Is Life Insurance The Smart Investment During Troubled Times?

With an uncertain future for the economy, is life insurance the smart move? Usually during troubled times and a falling stock market, investors would retreat into the bond market for safety.

However, the bond market may be the last place to seek shelter right now. Trouble in the bond insurance market and the downgrading of some the largest firms in the industry has not only put a damper on new issuance but has devalued all of the bonds they currently insure.

The insurance industry has been doing fairly well amidst the chaos currently embroiling most of the financial sector. John E. Girouard, the founder of the Institute for Financial Independence, say’s that whole life insurance is the way to go in the article ‘The Investment Bomb Shelter for Scary Times’.

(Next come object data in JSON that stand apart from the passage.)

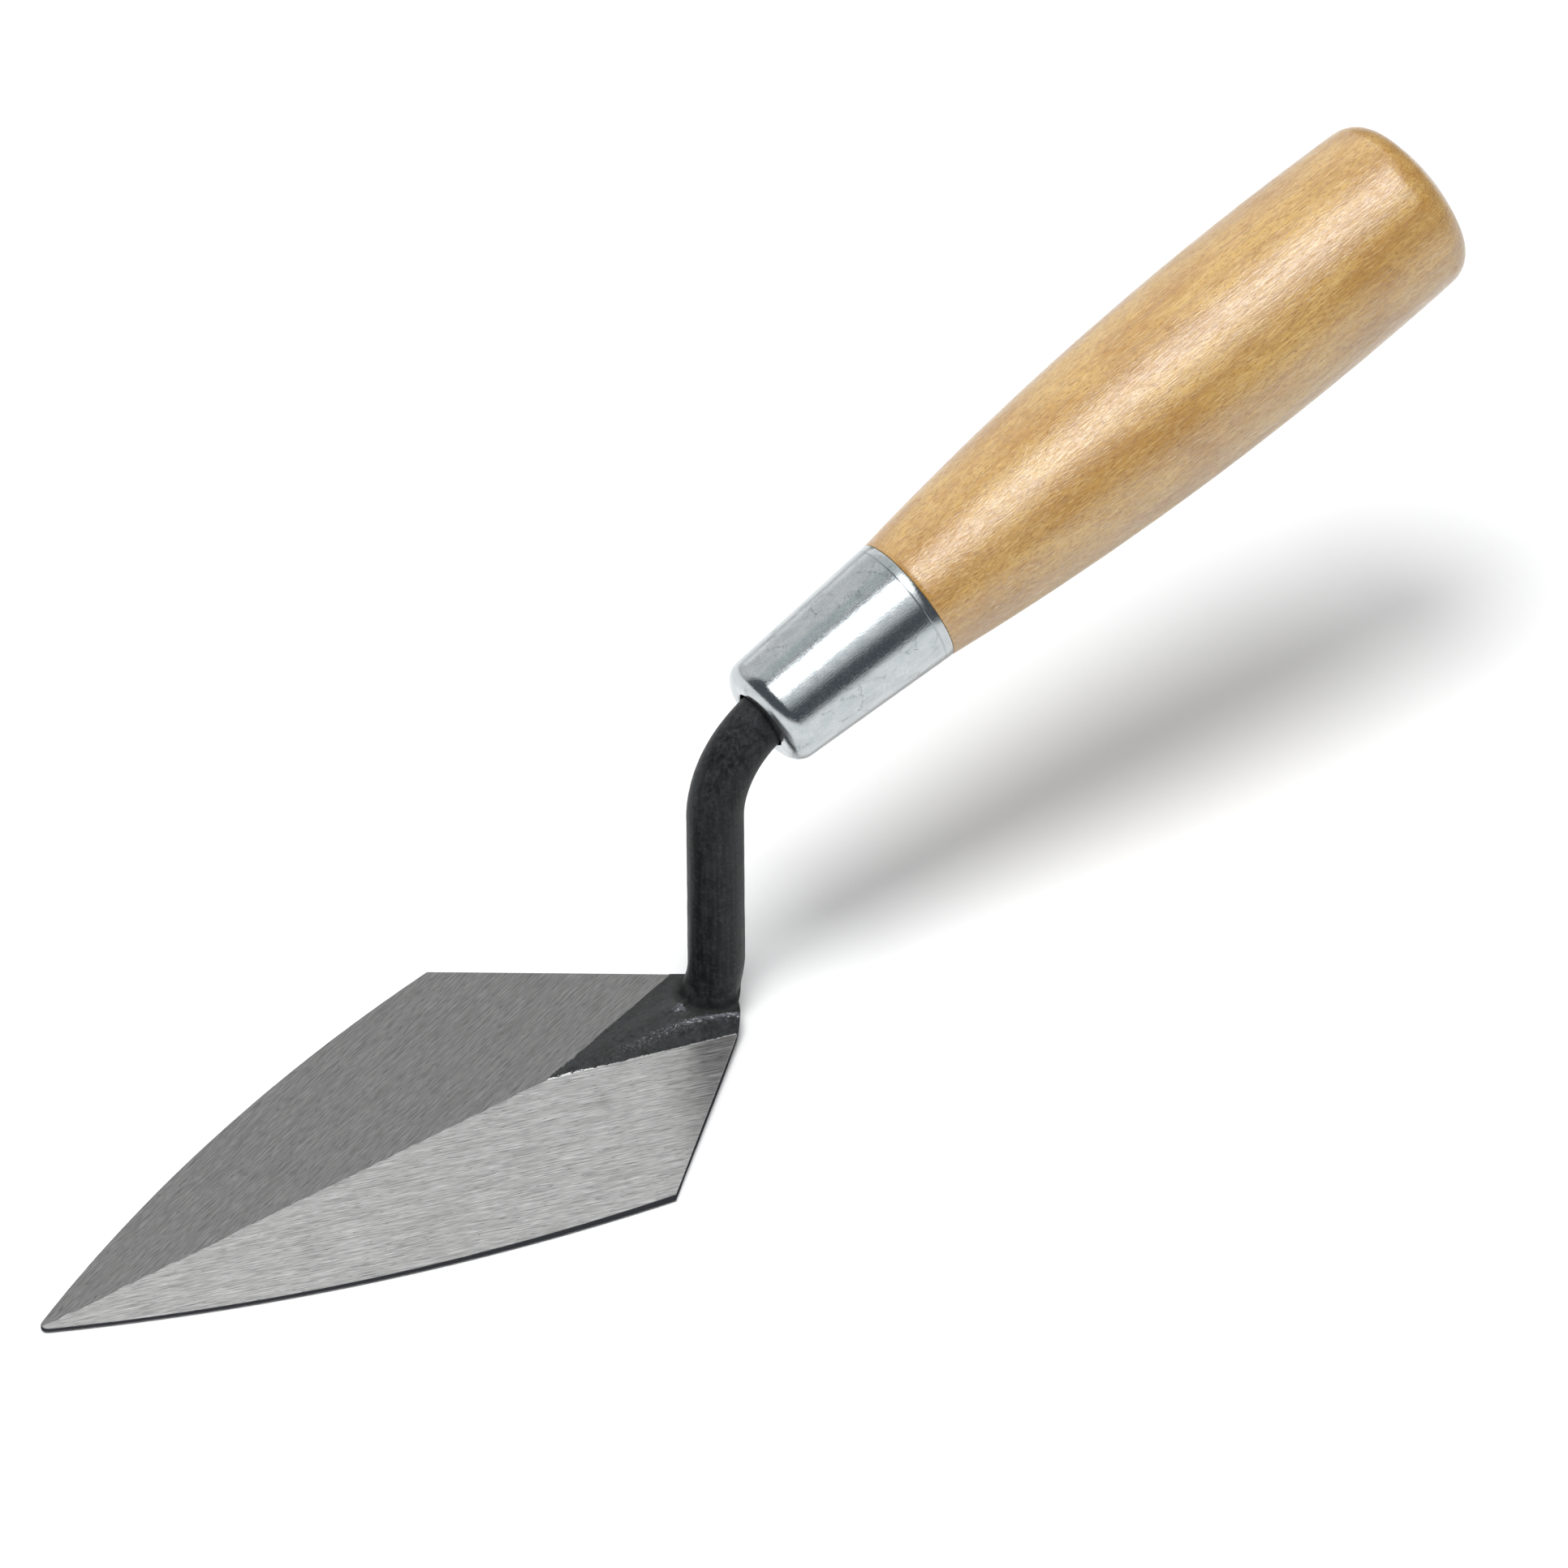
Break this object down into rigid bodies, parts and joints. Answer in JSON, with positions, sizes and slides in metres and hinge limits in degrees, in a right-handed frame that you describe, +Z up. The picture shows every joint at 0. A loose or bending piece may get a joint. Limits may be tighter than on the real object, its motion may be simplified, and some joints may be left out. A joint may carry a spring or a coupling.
{
  "type": "pointing trowel",
  "caption": "Small forged masonry trowel: a kite-shaped blade with a central ridge on a cranked round shank, a rounded metal ferrule and a turned barrel-shaped wooden handle.",
  "frame": {"origin": "on the blade's flat underside, directly below the centreline of the upright shank at the heel", "axes": "+X along the blade to its tip, +Z up out of the blade towards the handle, +Y across the blade; the tool is symmetric about Y = 0"},
  "size_m": [0.2558, 0.0636, 0.1068],
  "materials": {
    "forged_steel": "satin",
    "zinc_plate": "gloss",
    "lacquered_hardwood": "gloss"
  },
  "bodies": {
    "root": {"forged_blade": "forged_steel", "ferrule": "zinc_plate", "handle": "lacquered_hardwood"}
  },
  "joints": []
}
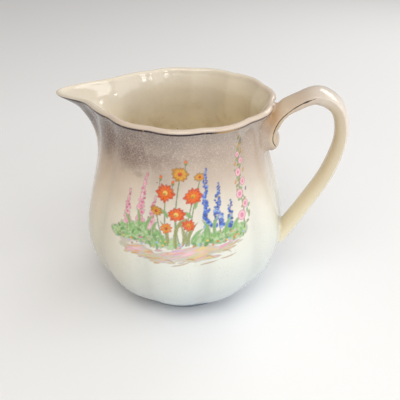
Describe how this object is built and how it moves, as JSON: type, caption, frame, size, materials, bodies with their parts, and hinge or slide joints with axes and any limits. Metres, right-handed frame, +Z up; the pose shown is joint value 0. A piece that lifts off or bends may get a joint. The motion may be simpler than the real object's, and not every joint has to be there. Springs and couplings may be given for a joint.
{
  "type": "milk jug",
  "caption": "Hollow glazed jug with a softly lobed belly, a drawn-out pouring spout, a strap handle ending in a small scroll and a low foot ring.",
  "frame": {"origin": "on the standing surface, under the middle of the jug's length from spout to handle", "axes": "+Z up, +X from the spout to the handle, +Y across the body"},
  "size_m": [0.1484, 0.1058, 0.1207],
  "materials": {
    "glaze": "glossy cream glaze, shaded brown round the neck, worn gilt line at the rim"
  },
  "bodies": {
    "root": {"jug": "glaze"}
  },
  "joints": []
}
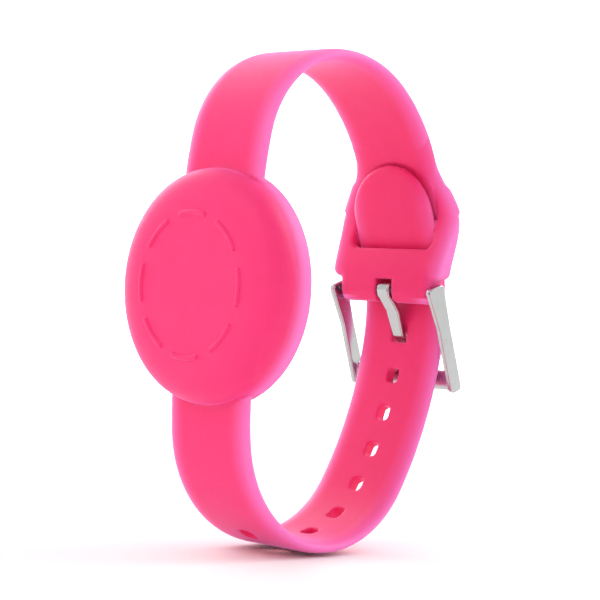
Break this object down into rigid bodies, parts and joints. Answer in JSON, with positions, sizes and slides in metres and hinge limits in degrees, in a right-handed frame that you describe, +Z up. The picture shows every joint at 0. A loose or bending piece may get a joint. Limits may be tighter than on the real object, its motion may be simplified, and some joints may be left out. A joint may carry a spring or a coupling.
{
  "type": "fitness tracker band",
  "caption": "Pink silicone wristband with a round closed head over a coin-cell tracker puck, closed by a steel pin buckle.",
  "frame": {"origin": "middle of the wrist opening, where the wearer's wrist axis crosses the strap's mid plane", "axes": "+X along the wrist and the buckle's spring bar, -Y out of the head's face, +Z up the long way of the closed loop"},
  "size_m": [0.0358, 0.0509, 0.0781],
  "materials": {
    "silicone": "soft matte",
    "steel": "polished",
    "shell_plastic": "fine matte",
    "seal_rubber": "matte",
    "white_plastic": "matte",
    "cell_steel": "brushed",
    "gold_plate": "plated",
    "board_green": "solder mask",
    "chip_black": "matte",
    "ceramic": "fired"
  },
  "bodies": {
    "strap": {"band": "silicone", "spring_bar_tube": "steel", "spring_bar_spring": "steel"},
    "frame": {"buckle_frame": "steel"},
    "tongue": {"buckle_tongue": "steel"},
    "pin_left": {"spring_bar_pin_left": "steel"},
    "pin_right": {"spring_bar_pin_right": "steel"},
    "puck": {"puck_front_shell": "shell_plastic", "puck_rear_shell": "shell_plastic", "cell_carrier": "white_plastic", "coin_cell": "cell_steel", "battery_contact_positive": "gold_plate", "battery_contact_negative": "gold_plate", "circuit_board": "board_green", "board_screws": "steel", "radio_chip": "chip_black", "motion_sensor": "chip_black", "clock_crystal": "cell_steel", "chip_antenna": "ceramic", "board_capacitors": "ceramic"},
    "cover": {"battery_cover": "shell_plastic", "cover_o_ring": "seal_rubber"}
  },
  "joints": [
    {"name": "frame_swing", "type": "hinge", "parent": "strap", "child": "frame", "pos_m": [0, 0.0196, 0.0011], "axis": [1, 0, 0], "range_deg": [0, 70]},
    {"name": "tongue_play", "type": "hinge", "parent": "strap", "child": "tongue", "pos_m": [0, 0.0196, 0.0011], "axis": [1, 0, 0], "range_deg": [-2, 2]},
    {"name": "pin_left_press", "type": "slide", "parent": "strap", "child": "pin_left", "axis": [1, 0, 0], "range_m": [0, 0.00095], "stiffness_N_per_m": 400, "springref_m": -0.001, "deforming": ["spring_bar_spring"]},
    {"name": "pin_right_press", "type": "slide", "parent": "strap", "child": "pin_right", "axis": [-1, 0, 0], "range_m": [0, 0.00095], "stiffness_N_per_m": 400, "springref_m": -0.001, "deforming": ["spring_bar_spring"]},
    {"name": "puck_slide", "type": "slide", "parent": "strap", "child": "puck", "axis": [0, 1, 0], "range_m": [0, 0.012]},
    {"name": "cover_twist", "type": "hinge", "parent": "puck", "child": "cover", "pos_m": [0, -0.0163, 0], "axis": [0, 1, 0], "range_deg": [0, 30]}
  ]
}
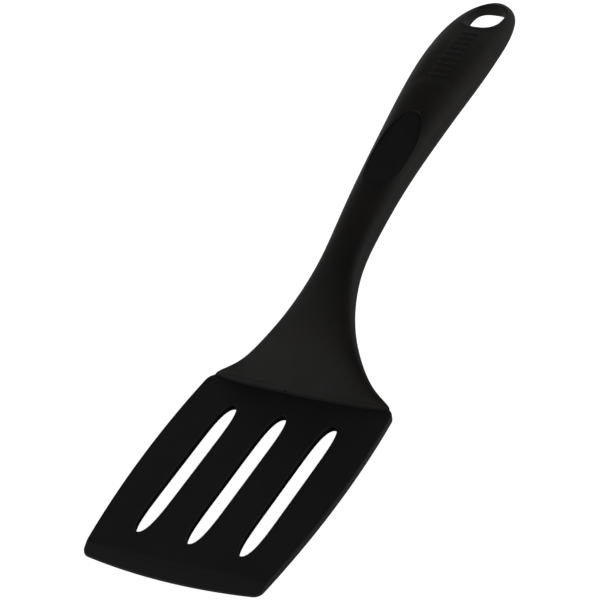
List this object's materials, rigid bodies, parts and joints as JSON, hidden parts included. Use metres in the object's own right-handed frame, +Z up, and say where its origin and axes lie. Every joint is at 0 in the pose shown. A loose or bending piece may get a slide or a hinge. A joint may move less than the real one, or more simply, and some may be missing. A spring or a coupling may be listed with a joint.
{
  "type": "grill spatula",
  "caption": "Slotted spatula with a flat bevelled blade, a cranked neck with a stepped shoulder, a rounded grip with a thumb rest, and a hanging eye.",
  "frame": {"origin": "middle of the blade's heel, on the blade's flat underside", "axes": "+Z up, away from the surface that the blade rests on; +Y along the part from the blade towards the hanging eye; +X across the blade"},
  "size_m": [0.0806, 0.3014, 0.0583],
  "materials": {
    "blade_nylon": "fine matt moulded nylon, near black",
    "core_nylon": "glass-filled nylon, hidden inside the handle",
    "handle_nylon": "satin moulded nylon, near black",
    "soft_touch": "dull soft-touch elastomer, near black"
  },
  "bodies": {
    "root": {"blade": "blade_nylon", "core": "core_nylon", "handle": "handle_nylon", "thumb_rest": "soft_touch"}
  },
  "joints": []
}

“Few people know that the life insurance industry was one of the few economic sectors to survive the Great Depression intact. It was one investment that kept its promises.”

“Buying a policy from a mutually-owned company, you become an owner instead of a customer. It’s like becoming your own bank.”

Whole life is just one aspect of life insurance that is doing well, annuities are also staging a strong comeback as sales grew in the third and fourth quarters last year.

The characteristic that makes life insurance attractive right now is their ironclad guarantees, not to mention their favorable tax shelter implications. While they may not offer the highest returns that other investment vehicles might, there is no fear of loss like in the stock and bond markets.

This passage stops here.